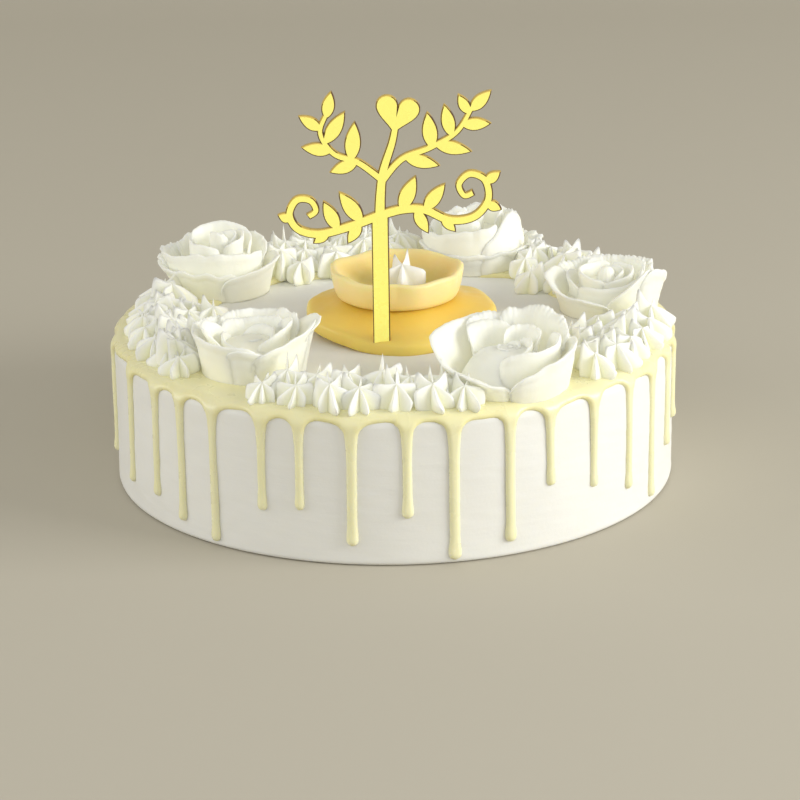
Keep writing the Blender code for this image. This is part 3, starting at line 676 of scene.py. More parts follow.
def rose_front_right(p):
    mound(p, 200, 19.5, 13.5, 3.5, deep=0.0)
    petal(p, 201, [(-172, 22.0, 21.0), (-148, 23.6, 21.2), (-118, 25.6, 19.7), (-91, 28.0, 17.7), (-61, 27.2, 12.6),
                   (-34, 25.8, 9.9), (-14, 24.8, 7.6), (2, 22.8, 5.4)], 19.8, thick=3.0, curl=1.3)
    petal(p, 202, [(0, 24.4, 7.4), (15, 25.4, 11.0), (35, 25.9, 14.8), (59, 25.8, 17.9), (82, 24.8, 18.6),
                   (104, 23.0, 17.6)], 20.6, thick=3.6, curl=1.1, belly=1.0)
    petal(p, 203, [(-16, 13.6, 14.4), (5, 15.6, 16.8), (30, 17.8, 17.7), (58, 19.4, 18.8), (82, 19.2, 19.9),
                   (108, 17.6, 20.0)], 16.0, thick=3.6, belly=1.1, curl=0.9)
    petal(p, 204, [(90, 22.8, 18.8), (118, 23.6, 22.0), (142, 23.0, 23.8), (165, 22.0, 24.0), (188, 19.6, 22.6)],
          17.6, fray=0.7, crumbs=0.24, ruff=0.8, curl=1.6)
    petal(p, 205, [(172, 21.4, 21.6), (198, 21.8, 21.8), (226, 22.6, 20.8)], 17.4, crumbs=0.25, fray=0.4)
    petal(p, 206, [(164, 12.0, 18.6), (184, 13.8, 20.4), (206, 16.6, 20.4), (224, 18.6, 19.8), (236, 19.6, 19.2)],
          13.8, curl=1.3, thick=3.4)
    petal(p, 207, [(96, 11.6, 17.6), (126, 13.0, 19.6), (160, 12.2, 19.8), (190, 9.4, 18.4)], 10.2, crumbs=0.2)
    petal(p, 209, [(-40, 7.4, 12.0), (14, 8.6, 14.4), (64, 9.2, 16.6), (112, 8.6, 17.4), (150, 7.4, 17.0)], 7.4)
    bud(p, 210, 3.8, 15.4, 120, 1.0, 2.5)


def rose_right(p):
    mound(p, 300, 17.4, 11.0, 3.5)
    petal(p, 301, [(-128, 20.6, 14.0), (-106, 22.2, 14.8), (-92, 22.9, 14.0), (-74, 22.6, 10.7), (-50, 21.8, 8.7),
                   (-20, 21.2, 8.2), (2, 20.6, 6.6)], 16.8, thick=2.8, curl=1.5)
    petal(p, 302, [(-8, 20.4, 6.8), (8, 21.2, 10.6), (25, 21.8, 15.6), (40, 21.6, 19.4), (54, 21.0, 19.0),
                   (70, 20.4, 16.0)], 17.4, thick=3.4, curl=1.0)
    petal(p, 303, [(30, 21.8, 15.4), (46, 23.0, 19.4), (62, 23.6, 18.6), (78, 23.6, 15.2), (94, 22.8, 11.6),
                   (112, 21.4, 9.0)], 18.4, thick=3.4, curl=0.8)
    petal(p, 304, [(106, 20.4, 13.2), (126, 20.8, 15.3), (148, 21.0, 15.3), (172, 20.8, 15.0)], 16.8,
          fray=0.55, crumbs=0.42, ruff=0.9, curl=1.5)
    petal(p, 305, [(160, 20.8, 14.6), (188, 20.6, 15.2), (216, 21.0, 14.8), (244, 21.4, 14.0)], 16.8,
          fray=0.55, crumbs=0.4, ruff=0.9, curl=1.5)
    petal(p, 306, [(104, 16.8, 16.0), (136, 16.8, 16.9), (172, 16.4, 16.5), (210, 16.2, 15.8)], 13.8,
          fray=0.4, crumbs=0.35, ruff=0.7)
    petal(p, 307, [(-132, 14.6, 14.0), (-102, 15.2, 13.8), (-72, 14.6, 12.0), (-46, 14.0, 10.6)], 12.6)
    petal(p, 308, [(-62, 13.4, 11.0), (-34, 14.4, 11.8), (2, 15.2, 11.8), (38, 15.2, 13.6), (76, 14.2, 15.2),
                   (100, 13.4, 15.4)], 14.0, thick=3.4, belly=0.8, curl=0.5)
    petal(p, 309, [(-204, 9.6, 15.6), (-160, 9.8, 16.0), (-94, 10.0, 15.8), (-44, 10.2, 14.4), (0, 10.4, 13.6)],
          9.6, thick=2.2, curl=0.7, tip=0.8)
    petal(p, 310, [(-16, 10.6, 13.2), (32, 10.8, 14.8), (80, 10.4, 15.7), (130, 10.0, 16.0), (172, 9.4, 15.4)],
          9.8, thick=2.2, curl=0.7, tip=0.8)
    mound(p, 311, 5.4, 16.4, 3.4, deep=0.1)
    petal(p, 312, [(30, 5.9, 13.6), (80, 6.2, 15.2), (130, 6.2, 15.6), (176, 5.8, 15.0)], 5.8, thick=1.4, curl=0.3)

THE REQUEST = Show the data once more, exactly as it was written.

RESPONSE FOR THIS EXERCISE =
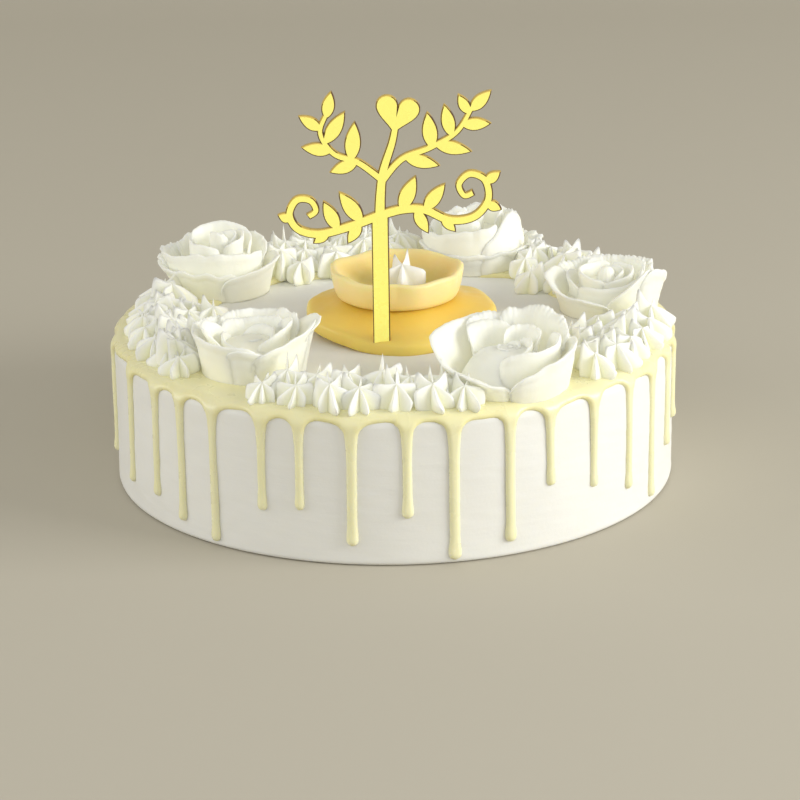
Keep writing the Blender code for this image. This is part 3, starting at line 676 of scene.py. More parts follow.
def rose_front_right(p):
    mound(p, 200, 19.5, 13.5, 3.5, deep=0.0)
    petal(p, 201, [(-172, 22.0, 21.0), (-148, 23.6, 21.2), (-118, 25.6, 19.7), (-91, 28.0, 17.7), (-61, 27.2, 12.6),
                   (-34, 25.8, 9.9), (-14, 24.8, 7.6), (2, 22.8, 5.4)], 19.8, thick=3.0, curl=1.3)
    petal(p, 202, [(0, 24.4, 7.4), (15, 25.4, 11.0), (35, 25.9, 14.8), (59, 25.8, 17.9), (82, 24.8, 18.6),
                   (104, 23.0, 17.6)], 20.6, thick=3.6, curl=1.1, belly=1.0)
    petal(p, 203, [(-16, 13.6, 14.4), (5, 15.6, 16.8), (30, 17.8, 17.7), (58, 19.4, 18.8), (82, 19.2, 19.9),
                   (108, 17.6, 20.0)], 16.0, thick=3.6, belly=1.1, curl=0.9)
    petal(p, 204, [(90, 22.8, 18.8), (118, 23.6, 22.0), (142, 23.0, 23.8), (165, 22.0, 24.0), (188, 19.6, 22.6)],
          17.6, fray=0.7, crumbs=0.24, ruff=0.8, curl=1.6)
    petal(p, 205, [(172, 21.4, 21.6), (198, 21.8, 21.8), (226, 22.6, 20.8)], 17.4, crumbs=0.25, fray=0.4)
    petal(p, 206, [(164, 12.0, 18.6), (184, 13.8, 20.4), (206, 16.6, 20.4), (224, 18.6, 19.8), (236, 19.6, 19.2)],
          13.8, curl=1.3, thick=3.4)
    petal(p, 207, [(96, 11.6, 17.6), (126, 13.0, 19.6), (160, 12.2, 19.8), (190, 9.4, 18.4)], 10.2, crumbs=0.2)
    petal(p, 209, [(-40, 7.4, 12.0), (14, 8.6, 14.4), (64, 9.2, 16.6), (112, 8.6, 17.4), (150, 7.4, 17.0)], 7.4)
    bud(p, 210, 3.8, 15.4, 120, 1.0, 2.5)


def rose_right(p):
    mound(p, 300, 17.4, 11.0, 3.5)
    petal(p, 301, [(-128, 20.6, 14.0), (-106, 22.2, 14.8), (-92, 22.9, 14.0), (-74, 22.6, 10.7), (-50, 21.8, 8.7),
                   (-20, 21.2, 8.2), (2, 20.6, 6.6)], 16.8, thick=2.8, curl=1.5)
    petal(p, 302, [(-8, 20.4, 6.8), (8, 21.2, 10.6), (25, 21.8, 15.6), (40, 21.6, 19.4), (54, 21.0, 19.0),
                   (70, 20.4, 16.0)], 17.4, thick=3.4, curl=1.0)
    petal(p, 303, [(30, 21.8, 15.4), (46, 23.0, 19.4), (62, 23.6, 18.6), (78, 23.6, 15.2), (94, 22.8, 11.6),
                   (112, 21.4, 9.0)], 18.4, thick=3.4, curl=0.8)
    petal(p, 304, [(106, 20.4, 13.2), (126, 20.8, 15.3), (148, 21.0, 15.3), (172, 20.8, 15.0)], 16.8,
          fray=0.55, crumbs=0.42, ruff=0.9, curl=1.5)
    petal(p, 305, [(160, 20.8, 14.6), (188, 20.6, 15.2), (216, 21.0, 14.8), (244, 21.4, 14.0)], 16.8,
          fray=0.55, crumbs=0.4, ruff=0.9, curl=1.5)
    petal(p, 306, [(104, 16.8, 16.0), (136, 16.8, 16.9), (172, 16.4, 16.5), (210, 16.2, 15.8)], 13.8,
          fray=0.4, crumbs=0.35, ruff=0.7)
    petal(p, 307, [(-132, 14.6, 14.0), (-102, 15.2, 13.8), (-72, 14.6, 12.0), (-46, 14.0, 10.6)], 12.6)
    petal(p, 308, [(-62, 13.4, 11.0), (-34, 14.4, 11.8), (2, 15.2, 11.8), (38, 15.2, 13.6), (76, 14.2, 15.2),
                   (100, 13.4, 15.4)], 14.0, thick=3.4, belly=0.8, curl=0.5)
    petal(p, 309, [(-204, 9.6, 15.6), (-160, 9.8, 16.0), (-94, 10.0, 15.8), (-44, 10.2, 14.4), (0, 10.4, 13.6)],
          9.6, thick=2.2, curl=0.7, tip=0.8)
    petal(p, 310, [(-16, 10.6, 13.2), (32, 10.8, 14.8), (80, 10.4, 15.7), (130, 10.0, 16.0), (172, 9.4, 15.4)],
          9.8, thick=2.2, curl=0.7, tip=0.8)
    mound(p, 311, 5.4, 16.4, 3.4, deep=0.1)
    petal(p, 312, [(30, 5.9, 13.6), (80, 6.2, 15.2), (130, 6.2, 15.6), (176, 5.8, 15.0)], 5.8, thick=1.4, curl=0.3)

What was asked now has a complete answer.